Jonathan, I honestly don't know how much influence an MA instructor can have over someone with the deep, deep problems that anorexia is a symptom of. But here's a thought (based on the rule of thumb that if nothing else, try to address the symptoms---after all, they may be the life-threatening aspect of things; anorexia is a good example of that):

I've known a couple of people who were anorexic, and have read about obsessive-compulsive disorders in general, and I have the impression that with anorexia, people have a terrible preoccupation with _appearance_---which is particularly bad because their perceptions are distorted so that, looking at their skeletal selves in the mirror, they just see fat. MA, however---real MA, anyway---is concerned with function; form follows function, and what's important is what works, what's effective, not how pretty it is. MA instructors with possible anorexic cases in their classes might do well to emphasize to such people that in the MAs, _as in life in general_, functionality is the crucial thing, not arbitrary dictates of style, or fashion, or someone else's artificial standards. Form follows function, it doesn't lead it. An MA instructor who keeps hitting that theme---that reality trumps appearance---might be able to communicate to someone who might be anorexic that it's a serious mistake to pay excessive attention to what we look like, as vs.  how effectively we operate. 

It's a small step---clearly, serious therapy is by far the most important thing for someone with an O/C disorder---but one thing seems clear: anorexics have internalized a social message, one being pumped out at top volume by the morally empty media serving the fashion marketplace and female-insecurity industry which strives to create anxiety amongst women that it can then sell zillions of $$$'s worth of product to in order to correct the nonexistent problems it itself has helped create in their minds. In other words, external information plays a major role in feeding anorexia/bulimia and related O/C disorders, as a spinoff effect of presenting ludicrous images to women of what they need to look like in order to be `perfect'. MA instructors can help, in a small way, to counter that, by reinforcing their students'  awareness of their own powers---especially their female students---and by emphasizing that function, function, function trumps arbitrary form every time.

This is, btw, a therapeutic angle on the wisdom of teaching effective bunkai for kata/hyungs---if students understand that there's a range of effective self-defense apps for a given move, that forms are functionally central to the fighting system that the art embodies,  they'll see these patterns as a lot more than artificial choreography...

Just a thought...


----------



## MALibrarian (Nov 20, 2006)

I'm a recovered bulimic, a martial arts instructor and an occasional Eating Disorder educator (I speak through a group that does awareness raising, educating speaking engagements for clubs, schools, colleges, universities etc.), so this is an issue near and dear to my heart.

There are a few basic things we, as martial arts instructors, can do to combat the underlying things that can lead to eating disorders (ED's)

1) Don't use food as a reward.  Overall this tends to lead to "medicating" with food and assciating it with achievement, rather than nutrition.

2) Don't tolerate size-ism.  Don't let people make fun of the shape or size of other students.  
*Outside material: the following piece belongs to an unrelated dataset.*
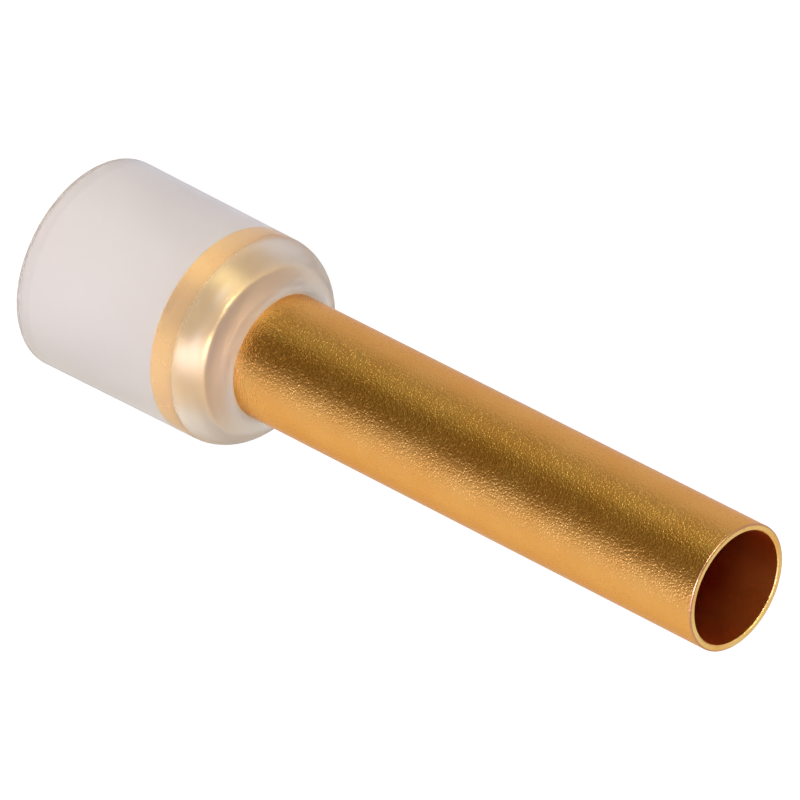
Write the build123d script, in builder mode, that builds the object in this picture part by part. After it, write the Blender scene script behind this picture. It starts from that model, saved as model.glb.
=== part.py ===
from build123d import *
import math
import os

# A wire ferrule: a thin metal sleeve whose flared end is pressed into a plastic collar.
# It stands on the collar's open end. The origin is on the axis at that end, and +Z runs
# along the sleeve to its free end. Every length is in millimetres, every turn in degrees.

# Metal sleeve, for a conductor of 6 square millimetres
bore_diameter = 3.5
sleeve_wall = 0.2
sleeve_reach = 17.85
free_end_round = 0.05
free_end_break = 0.03

# Flared cup at the sleeve's inner end: from a straight lip, a small bead, a long shoulder and
# a tight corner bend in to a straight slope, and a round throat turns back into the tube
cup_step = 0.85
lip_length = 0.84
bead_radius = 0.3
bead_turn = 8
shoulder_radius = 2.0
shoulder_turn = 22
corner_radius = 0.25
corner_turn = 28
throat_radius = 0.55

# Plastic collar: a drafted wall, a lead-in for the insulation and a rounded nose
collar_length = 7.56
rear_wall = 0.51
front_wall = 0.44
rear_edge_round = 0.06
lead_in_depth = 0.3
lead_in_width = 0.2
nose_length = 1.42
nose_width = 1.9
neck_land = 0.05

# Space between the sleeve and the collar that is pressed over it
fit_clearance = 0.01

# Radii that follow from the sizes above
sleeve_radius = bore_diameter / 2 + sleeve_wall
cup_radius = sleeve_radius + cup_step
neck_radius = sleeve_radius + fit_clearance
seat_radius = cup_radius + fit_clearance
collar_rear_radius = seat_radius + rear_wall
collar_front_radius = seat_radius + front_wall

# The flare's bends from the lip on, each with its radius and the leans it starts and ends at
shoulder_lean = bead_turn
corner_lean = shoulder_lean + shoulder_turn
slope_lean = corner_lean + corner_turn
flare_bends = (
    (bead_radius, 0, shoulder_lean),
    (shoulder_radius, shoulder_lean, corner_lean),
    (corner_radius, corner_lean, slope_lean),
)


def bend_step(radius, low_lean, high_lean):
    """Give how far a bend between two leans brings the wall in, and how far it rises."""
    low, high = math.radians(low_lean), math.radians(high_lean)
    return radius * (math.cos(low) - math.cos(high)), radius * (math.sin(high) - math.sin(low))


# The straight slope takes what the bends and the throat leave of the cup's step
bend_steps = [bend_step(*bend) for bend in flare_bends]
bend_steps.append(bend_step(throat_radius, 0, slope_lean))
slope_step = cup_step - sum(inwards for inwards, _ in bend_steps)
slope_rise = slope_step / math.tan(math.radians(slope_lean))
flare_height = slope_rise + sum(rise for _, rise in bend_steps)

# Heights, each from the one before it
throat_height = collar_length - neck_land
lip_height = throat_height - flare_height
rim_height = lip_height - lip_length
free_end_height = collar_length + sleeve_reach

# The nose is part of an ellipse, cut off where it reaches the sleeve
nose_height = collar_length - nose_length
nose_center = collar_front_radius - nose_width
nose_angle = math.acos((neck_radius - nose_center) / nose_width)
nose_rise = nose_length / math.sin(nose_angle)


def sleeve_skin(outwards, low, high):
    """Draw the sleeve's outer line, moved outwards, from the cup at low to the tube at high."""
    lip = Line((cup_radius + outwards, low), (cup_radius + outwards, lip_height))
    across, up = cup_radius, lip_height
    for radius, low_lean, high_lean in flare_bends:
        lean = math.radians(low_lean)
        bend = CenterArc(
            (across - radius * math.cos(lean), up - radius * math.sin(lean)),
            radius + outwards,
            start_angle=low_lean,
            arc_size=high_lean - low_lean,
        )
        inwards, rise = bend_step(radius, low_lean, high_lean)
        across, up = across - inwards, up + rise
    throat = CenterArc(
        (sleeve_radius + throat_radius, throat_height),
        throat_radius - outwards,
        start_angle=180,
        arc_size=slope_lean,
    )
    Line(bend @ 1, throat @ 1)
    tube = Line(
        (sleeve_radius + outwards, throat_height),
        (sleeve_radius + outwards, high),
    )
    return lip @ 0, tube @ 1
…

3) Emphasize fitness rather than body size.  If you get people to worry more about how they train and what they can do rather than what their bodies look like, it can have a positive effect.  The thing to watch out for is when people start associating body size/shape with performance.  While the two CAN be related, they aren't always.  

4) Emphasize nutrition and caring for ones body in a compassionate way.  There are a number of people who don't always make the connection that  martial artist == athlete and we do need to treat ourselves accordingly (resisting overtraining, balanced food intake, getting proper rest) and as instructors/coaches we have a certain responsibility to impart these ideas on our students.  If you don't have the expertise yourselves, see if you can bring in someone to talk about it as part of a class.

5) Remember ED's aren't just a female thing anymore, they're a human being thing (unfortunately) so don't just target one sex for positive body image reinforcement. 

6) If it's something you worry about, educate yourself.  As was stated earlier, there isn't a lot you can do, but there are a number of things that be helpful by not doing.  My favorite resource is http://www.somethingfishy.org/

If I can be of any help, please feel free to poke me, I'm always happy to assist.


----------



## The Kidd (Nov 20, 2006)

searcher said:


> If you check your local and state laws you will find that if you are not a liscenced therapist you cannot legally "help" a student with these issues. I have struggled with this, as I really want to help my students/clients in any way I can, but I would rather refer them and save their life.


 
There is a big difference from "helping" someone and doing "therapy". Help can be as simple as being supportive, accepting someone for who they are, listening, encouraging, and providing referrals, none of those are against the law and is what anyone having problems with just about anything needs.

Someone also brought up how can someone with Anorexia function in the martial arts, easily, not everyone is the Karen Carpenter (sorry if I am dating myself here) type. I have known several females and males who have not starved themselves or became bulemic but worked out so hard with very little caloric intake that it was the same way. Realize that the person with a eating disorder has a control issue, they feel out of control in their life and the only way they can get control is thru their body. That can be due to emotional, physical, or sexual trauma or due to imbalances in body chemistry that creates undue anxiety. Remember food is just a means to an end it is not the root issue.


----------



## Drusilla (Dec 6, 2006)

Arizona Angel said:


> I can't imagine that some one with anerixia can have enough energy to actually practice martial arts.


You're probably right there, if they're starving themselves at that time. However, there are people (such as myself) who go through periods of it in times of particular stress or depression.
I myself, suffer from bulimia, and although it's not right in my face at the moment, I fear it will always be with me.
However, practicing MA's is a fantastic way to get fit, make yourself want to eat more healthily and to take your mind off it. I'm totally hooked on my Tae Kwon-Do, and it's really done me the power of good.
Sorry, perhaps I went into a little too much detail there, but the subject of eating disorders really hits home with me.
::hugs::


----------



## The Kidd (Dec 6, 2006)

Drucilla,

Thanks for sharing and giving your perspective it needed to be said, good luck with your daily struggle and may you replace those harmful ways to cope with the good ones.


----------